Peggy Papada (Dr.)
Psychoanalyst, Member of the New Lacanian School and the World Association of Psychoanalysis
Clinical Psychologist (DClinPsy)
Member of the London Society of the New Lacanian School, the New Lacanian School & the World Association of Psychoanalysis
Clinical Psychologist, chartered member of the British Psychological Society, Division of Clinical Psychology, HCPC registered.

Psychoanalysis
Why Lacanian Psychoanalysis?
Jacques Lacan created a School as a counter-alternative to hierarchical institutions offering a refuge and a base of operations in order to restore the cutting edge of the field of psychoanalysis Freud had opened.
Contrary to common and widely available approaches to human suffering, psychoanalysis does not focus on changing behaviour and habits a priori and as such it is not a "symptom-based approach". Instead, a psychoanalyst takes their orientation precisely by what does not work for each subject, their symptom, in order to accompany them to a process of an exploration and discovery of unconscious determinants, change or stabilisation.
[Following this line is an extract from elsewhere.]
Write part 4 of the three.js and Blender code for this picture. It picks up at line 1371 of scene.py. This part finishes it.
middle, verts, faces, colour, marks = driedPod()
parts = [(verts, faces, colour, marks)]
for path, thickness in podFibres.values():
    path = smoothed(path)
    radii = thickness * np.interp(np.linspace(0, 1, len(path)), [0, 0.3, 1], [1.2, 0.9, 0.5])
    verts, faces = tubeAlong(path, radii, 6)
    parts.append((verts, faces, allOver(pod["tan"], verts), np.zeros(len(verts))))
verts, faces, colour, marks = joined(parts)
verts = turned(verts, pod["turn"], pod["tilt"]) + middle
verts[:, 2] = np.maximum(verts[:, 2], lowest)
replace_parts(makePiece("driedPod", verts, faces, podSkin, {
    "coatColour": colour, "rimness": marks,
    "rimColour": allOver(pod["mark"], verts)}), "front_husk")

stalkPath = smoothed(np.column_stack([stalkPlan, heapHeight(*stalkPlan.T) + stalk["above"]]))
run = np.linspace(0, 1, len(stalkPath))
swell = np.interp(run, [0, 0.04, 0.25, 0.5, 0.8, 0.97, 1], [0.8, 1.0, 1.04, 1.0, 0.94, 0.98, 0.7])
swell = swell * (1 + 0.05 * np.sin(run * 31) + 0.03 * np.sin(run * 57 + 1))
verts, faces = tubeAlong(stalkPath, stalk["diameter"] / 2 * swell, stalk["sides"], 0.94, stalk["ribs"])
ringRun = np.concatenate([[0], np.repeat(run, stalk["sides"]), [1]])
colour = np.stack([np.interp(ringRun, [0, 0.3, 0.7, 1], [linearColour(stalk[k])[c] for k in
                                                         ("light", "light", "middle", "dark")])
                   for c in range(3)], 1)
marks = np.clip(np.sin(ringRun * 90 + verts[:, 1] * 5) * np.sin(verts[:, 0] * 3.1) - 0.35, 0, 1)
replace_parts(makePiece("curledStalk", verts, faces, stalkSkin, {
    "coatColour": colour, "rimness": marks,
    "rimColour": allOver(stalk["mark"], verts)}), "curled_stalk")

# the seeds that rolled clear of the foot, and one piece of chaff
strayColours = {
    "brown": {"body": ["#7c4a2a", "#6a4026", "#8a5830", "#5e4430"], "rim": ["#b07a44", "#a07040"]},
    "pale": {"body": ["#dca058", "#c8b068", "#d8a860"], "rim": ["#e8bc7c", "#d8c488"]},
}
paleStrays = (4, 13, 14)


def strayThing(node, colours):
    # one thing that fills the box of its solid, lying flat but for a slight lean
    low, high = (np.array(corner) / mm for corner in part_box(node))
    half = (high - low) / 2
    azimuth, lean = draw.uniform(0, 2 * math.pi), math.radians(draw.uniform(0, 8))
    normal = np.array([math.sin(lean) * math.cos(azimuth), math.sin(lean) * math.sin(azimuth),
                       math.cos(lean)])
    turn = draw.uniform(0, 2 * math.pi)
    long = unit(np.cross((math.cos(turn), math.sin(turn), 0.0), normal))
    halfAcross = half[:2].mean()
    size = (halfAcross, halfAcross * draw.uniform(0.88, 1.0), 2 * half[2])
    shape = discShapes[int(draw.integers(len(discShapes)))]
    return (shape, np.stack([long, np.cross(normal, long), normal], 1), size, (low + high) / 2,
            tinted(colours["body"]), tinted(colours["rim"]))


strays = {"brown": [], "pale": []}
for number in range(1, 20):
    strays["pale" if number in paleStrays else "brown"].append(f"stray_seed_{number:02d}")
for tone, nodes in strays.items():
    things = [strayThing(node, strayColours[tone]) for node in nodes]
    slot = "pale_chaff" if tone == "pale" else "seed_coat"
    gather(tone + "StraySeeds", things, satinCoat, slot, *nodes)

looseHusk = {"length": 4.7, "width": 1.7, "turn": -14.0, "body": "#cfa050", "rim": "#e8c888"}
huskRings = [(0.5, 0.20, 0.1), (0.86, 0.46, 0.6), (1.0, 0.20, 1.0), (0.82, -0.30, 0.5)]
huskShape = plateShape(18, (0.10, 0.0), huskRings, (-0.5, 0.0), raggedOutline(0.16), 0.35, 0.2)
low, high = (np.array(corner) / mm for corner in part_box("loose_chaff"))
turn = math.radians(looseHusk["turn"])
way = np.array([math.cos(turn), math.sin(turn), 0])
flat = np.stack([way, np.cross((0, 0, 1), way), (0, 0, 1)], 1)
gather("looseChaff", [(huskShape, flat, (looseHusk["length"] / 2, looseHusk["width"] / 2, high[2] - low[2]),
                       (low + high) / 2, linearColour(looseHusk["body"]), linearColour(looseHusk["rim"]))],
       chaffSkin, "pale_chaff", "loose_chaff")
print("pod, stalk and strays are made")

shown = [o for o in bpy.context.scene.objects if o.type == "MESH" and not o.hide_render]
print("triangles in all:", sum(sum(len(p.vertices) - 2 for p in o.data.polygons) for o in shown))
Psychoanalysis is a practice of speech and was defined as such by its inventor Sigmund Freud, back in the 19th century. It is quite remarkable that the multitude of "talking therapies" that abound nowadays, owe their existence to the Freudian discovery and they all seem to converge – to a greater or lesser extent – to the conclusion that overall "talking helps". It is through language and speech that the treatment takes place, not without the interventions of the analyst which prevent the treatment from being reduced to "just talking.
Guided by the ethics of psychoanalysis which radically opposes all universal formulas, statistics and "models" of therapy or psychology for "common" mental health difficulties, a psychoanalyst draws particular attention to the use of language and the speech of each subject in order to intervene and allow each one, one by one, to listen, first of all, to what they say, their truths. The psychoanalytic treatment is first and foremost an experience, which allows one to discover a knowledge about oneself and live one's life in a more creative and satisfactory way than before. The Lacanian approach is known for its flexibility insofar as its principles are not defined by exterior and rigid "standards" such as the clock or the number of sessions. Hence one can have an analysis whether they come once or twice weekly and the sessions are variable in duration insofar as the unconscious is not organised by the clock.
I work with anyone who wants to know more about why things are not working, or who realises that something has to change. This can be because there is a crisis or simply something is not quite right. Perhaps there is a repetition in one’s life that is unhelpful, but cannot easily be let go. People come for many reasons, but mostly because they know they need to talk to someone about themselves and what they have experienced in the lives.